In the gaming and tech industries, Starrett excels collaboratively in both creative and technical roles. As a composer and audio director, he composed score for Kangaroo Interactive with IP from Disney and Netfliux. He also contributed additional music for the Appaloosa/Majesco action-adventure game Jaws Unleashed. As a program manager at Microsoft, he designed and led the implementation of the Microsoft Access “Simple Query Wizard,” a feature that still ships with Access. Recently, at Steinway, Starrett led the design and implementation of Conn-Selmer Connect, an online education platform for music teachers.

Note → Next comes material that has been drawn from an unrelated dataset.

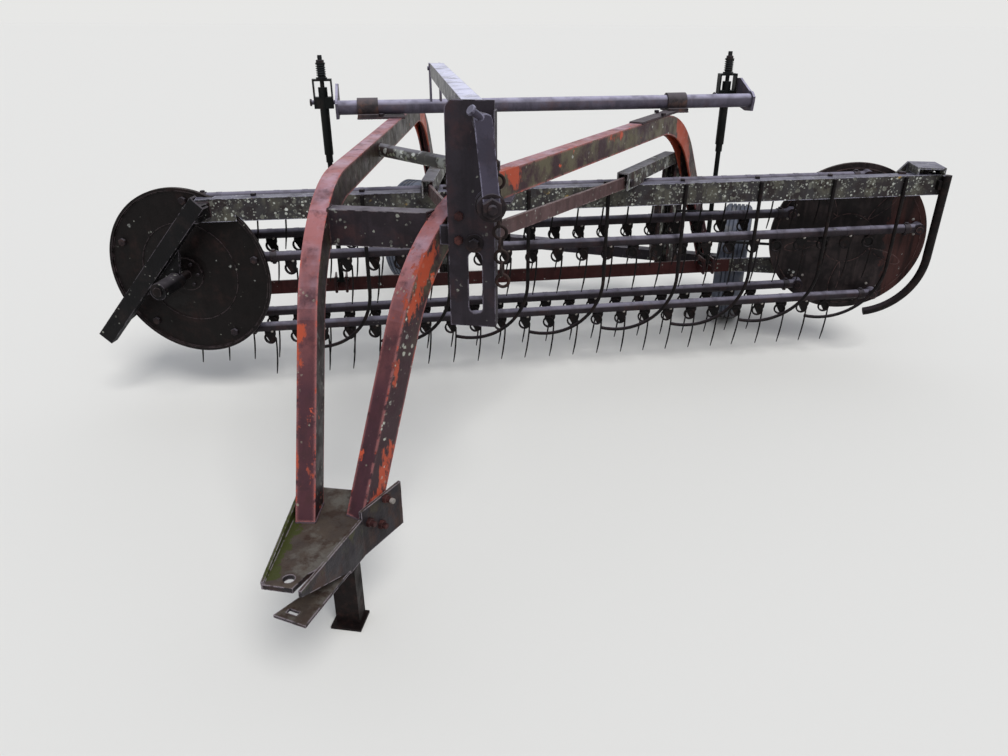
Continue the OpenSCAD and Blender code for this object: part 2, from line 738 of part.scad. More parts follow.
// the two heads with their bar pins
module head_disc(x, y, s) {
  translate([x, y, head_z]) rotate([s*90, 0, 0]) rotate_extrude() polygon([
    [0, -3], [76, -3], [96, 17], [200, -head_t/2], [head_r, -head_t/2], [head_r, 12], [head_r - 12, 12],
    [head_r - 12, head_t/2], [202, head_t/2], [98, 23], [70, 23], [70, 30], [0, 30]
  ]);
}
module front_head() {
  color("sienna") low() {
    head_disc(fx, disc_fy, 1);
    ycyl(fx, disc_fy - 258, disc_fy, head_z, shaft_hr);
    for (k = [0:4]) {
      ycyl(fx + px(k), disc_fy, fy + 36, pz(k), pin_r);
      ycyl(fx + px(k), fy + 31.5, fy + 37, pz(k), pin_r + 5);
    }
  }
}
module rear_head() {
  color("sienna") low() {
    translate([rx, disc_ry, head_z]) rotate([-90, 0, 0]) rotate_extrude() polygon([
      [0, -3], [head_r, -3], [head_r, 12], [head_r - 12, 12], [head_r - 12, 3], [70, 3], [70, 18], [0, 18]
    ]);
    ycyl(rx, disc_ry, belt_y + 20, head_z, shaft_hr);
    for (k = [0:4]) {
      ycyl(rx + px(k), ry - 36, disc_ry, pz(k), pin_r);
      ycyl(rx + px(k), ry - 37, ry - 31.5, pz(k), pin_r + 5);
    }
  }
}
module rear_sheave() {
  color("black") difference() {
    groove(rx, belt_r2);
    low() ycyl(rx, belt_y - 30, belt_y + 60, head_z, shaft_hr);
  }
}

// tine bars and their rows of coil tines
module bar_tube(k) {
  low() translate([px(k), 0, pz(k)]) difference() {
    union() {
      translate([fx, fy, 0]) rotate([0, 90, oblique]) difference() {
        cylinder(r = bar_r, h = bar_len);
        translate([0, 0, 60]) cylinder(r = bar_r - bar_wall, h = bar_len - 120);
      }
      ycyl(fx, fy - 26, fy + 26, 0, bar_r + 4);
      ycyl(rx, ry - 26, ry + 26, 0, bar_r + 4);
    }
    ycyl(fx, fy - 60, fy + 60, 0, pin_r + gap);
    ycyl(rx, ry - 60, ry + 60, 0, pin_r + gap);
  }
}
coil_z = -bar_r - 10 - coil_r;
module tine_row(k) {
  low() for (i = [0:tines - 1]) {
    p = plan(tine0 + i*tine_pitch, 0);
    translate([p[0] + px(k), p[1], pz(k)]) {
      translate([-15, -8, -bar_r - 15]) cube([30, 16, 30]);
      translate([0, 0, coil_z]) rotate([90, 0, 0]) difference() {
        cylinder(r = coil_r + wire_r, h = 8, center = true);
        cylinder(r = coil_r - wire_r, h = 20, center = true);
      }
      rod([coil_r, 0, coil_z], [coil_r - 14, 0, -tine_len], wire_r - 0.3);
    }
  }
}
module bar_1() { color("gray") bar_tube(0); }
module bar_2() { color("gray") bar_tube(1); }
module bar_3() { color("gray") bar_tube(2); }
module bar_4() { color("gray") bar_tube(3); }
module bar_5() { color("gray") bar_tube(4); }
module tines_1() { color("black") tine_row(0); }
module tines_2() { color("black") tine_row(1); }
module tines_3() { color("black") tine_row(2); }
module tines_4() { color("black") tine_row(3); }
module tines_5() { color("black") tine_row(4); }

drawbar_plate();
drawbar_jaw();
stand_bracket();
arch_left();
arch_right();
cross_channel();
brace_pipe();
axle_beam();
bearing_left();
bearing_right();
crank_post();
screw_channel();
crank_screw();
safety_chain();
drive_gearbox();
drive_sheave();
drive_belt();
rockshaft();
jack_left();
jack_right();
parking_stand();
tyre_left();
tyre_right();
rim_left();
rim_right();
top_beam();
front_head_arm();
front_link();
rear_beam();
jack_lugs();
rear_bracket();
end_guard();
strippers();
cross_arch_left();
cross_arch_right();
drag_link_right();
drag_link_left();
drag_posts();
drag_lugs();
front_head();
rear_head();
rear_sheave();
bar_1();
bar_2();
bar_3();
bar_4();
bar_5();
tines_1();
tines_2();
tines_3();
tines_4();
tines_5();
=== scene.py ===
"""Looks of a towed rotary hay rake: weathered paint, rust, lichen, tines and small fasteners."""

import json
import math
import random

import bmesh
import bpy
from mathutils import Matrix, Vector


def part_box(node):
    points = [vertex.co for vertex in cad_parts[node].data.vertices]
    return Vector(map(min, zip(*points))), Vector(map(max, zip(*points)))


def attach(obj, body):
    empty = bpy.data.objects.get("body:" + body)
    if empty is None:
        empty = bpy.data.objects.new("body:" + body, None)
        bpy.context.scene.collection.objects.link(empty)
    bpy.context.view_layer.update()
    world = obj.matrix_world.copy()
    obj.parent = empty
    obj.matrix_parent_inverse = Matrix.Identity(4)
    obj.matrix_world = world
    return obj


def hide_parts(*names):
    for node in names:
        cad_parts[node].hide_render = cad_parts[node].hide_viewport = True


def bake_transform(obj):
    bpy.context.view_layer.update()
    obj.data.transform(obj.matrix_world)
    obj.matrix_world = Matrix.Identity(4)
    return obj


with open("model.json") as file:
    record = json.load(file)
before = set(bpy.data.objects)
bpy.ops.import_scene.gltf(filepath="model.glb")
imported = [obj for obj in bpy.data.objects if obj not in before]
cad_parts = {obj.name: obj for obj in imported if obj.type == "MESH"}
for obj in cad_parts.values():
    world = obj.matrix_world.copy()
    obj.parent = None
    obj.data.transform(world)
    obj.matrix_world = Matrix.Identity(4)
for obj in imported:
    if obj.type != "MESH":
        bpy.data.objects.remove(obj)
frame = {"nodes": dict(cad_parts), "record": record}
NODES = frame["nodes"]
JOINTS = {joint["name"]: joint for joint in frame["record"]["behaviour"]["joints"]}
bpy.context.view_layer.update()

# The hitch pin hole is the origin, and the ground lies this far below it.
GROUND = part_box("tyre_left")[0].z

# Camera of the photograph, in metres and degrees of the part's frame
CAMERA_AT = (0.692, -1.253, 1.19)
CAMERA_TURN = 8.8
CAMERA_DOWN = 26.5
CAMERA_LENS = 27.04

# Places that the record gives: the reel's line, the bars' pins and the heads
UP = Vector((0, 0, 1))
REEL_X = Vector(JOINTS["rockshaft_turn"]["axis"]).normalized()
REEL_Y = UP.cross(REEL_X)
FRONT_HEAD = Vector(JOINTS["reel_spin"]["pos_m"])
REAR_HEAD = Vector(JOINTS["rear_head_spin"]["pos_m"])
BAR_PINS = [Vector(JOINTS[f"bar_{k}_pivot"]["pos_m"]) for k in range(1, 6)]
HEAD_OFF = BAR_PINS[0].y - FRONT_HEAD.y
BAR_LEN = (REAR_HEAD.y - FRONT_HEAD.y - 2 * HEAD_OFF) / REEL_X.y
REEL_AT = Vector((FRONT_HEAD.x, BAR_PINS[0].y, 0))

# Tubes, rows of tines and strippers, as the part has them
BAR_R = 0.021
TINES = 24
TINE_END = 0.241
TINES_FREE = 0.367
TINE_PITCH = (BAR_LEN - TINES_FREE) / (TINES - 1)
TINE_START = BAR_LEN - TINE_END - (TINES - 1) * TINE_PITCH
TINE_DEPTH = 0.232
COIL_R = 0.024
WIRE_R = 0.00375
STRIPPERS = 8
STRIPPER_R = 0.008
STRIPPER_PITCH = 3 * TINE_PITCH
STRIPPER_START = BAR_LEN - TINE_END - 21.5 * TINE_PITCH

# One tine: its coil, the drop of the coil under the tube, the leg and the clamp's wedge
COIL_TURNS = 1.75
COIL_PITCH = 0.0072
CLAMP_DROP = 0.010
TINE_LEAN = (-0.006, 0.004)
LEG_OUT = 0.010
LEG_BOW = 0.004
WEDGE_OUT = 0.004
WEDGE_THICK = 0.006
WEDGE = ((-0.024, 0.006), (0.026, 0.006), (0.026, -0.016), (0.010, -0.058), (0, -0.060), (-0.024, -0.020))
BAND_HALF = 0.011
BAR_CLAMP_IN = 0.062

# Tyre: its wall from the rim out and from the tread in, the ribs, then wheel nuts, hub cap and valve
TYRE_HALF = 0.0745
TYRE_WALL = 0.095
BEAD_SIDE = ((0, 0.015), (0.012, 0.008), (0.03, 0.004), (0.036, 0.001))
SHOULDER = ((0.05, 0), (0.03, 0.002), (0.014, 0.008), (0.004, 0.018))
TREAD_RIBS = 5
TREAD_EDGE = 0.022
GROOVE_WIDTH = 0.0065
GROOVE_DEPTH = 0.009
WHEEL_NUTS = 5
NUT_CIRCLE = 0.075
HUB_CAP_R = 0.028
VALVE_R = 0.0045
VALVE_FOOT = (0.232, 0.03)
VALVE_END = (0.222, 0.062)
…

As a concert composer, Starrett’s works have been performed by the Boston-based Metamorphosen Chamber Orchestra, the Civic Orchestra of Chicago, and the Juilliard Symphony. After graduating from Stanford University, Starrett earned a Master of Music degree from The Juilliard School, where he studied under John Corigliano, Academy Award–winning composer of The Red Violin. Starrett was awarded a Fulbright scholarship to study music composition in Rome, Italy, under the sponsorship of renowned German composer Hans Werner Henze. Starrett was a MacDowell Colony Fellow and is currently a member of the American Society of Composers, Authors and Publishers (ASCAP); the BMI Lehman Engel Musical Theatre Workshop; and the Dramatists Guild.
Why “Shoyu”?
Shoyu is simply the name for Japanese-style soy sauce. My grandparents, who were second-generation Japanese-Americans, always called soy sauce by its Japanese name. Hearing them use the term shoyu always stuck out to me, since it was the only Japanese word they used in everyday life. They always encouraged my exploration of music composition, and I chose to honor them by naming the studio after this distinctive memory from my childhood.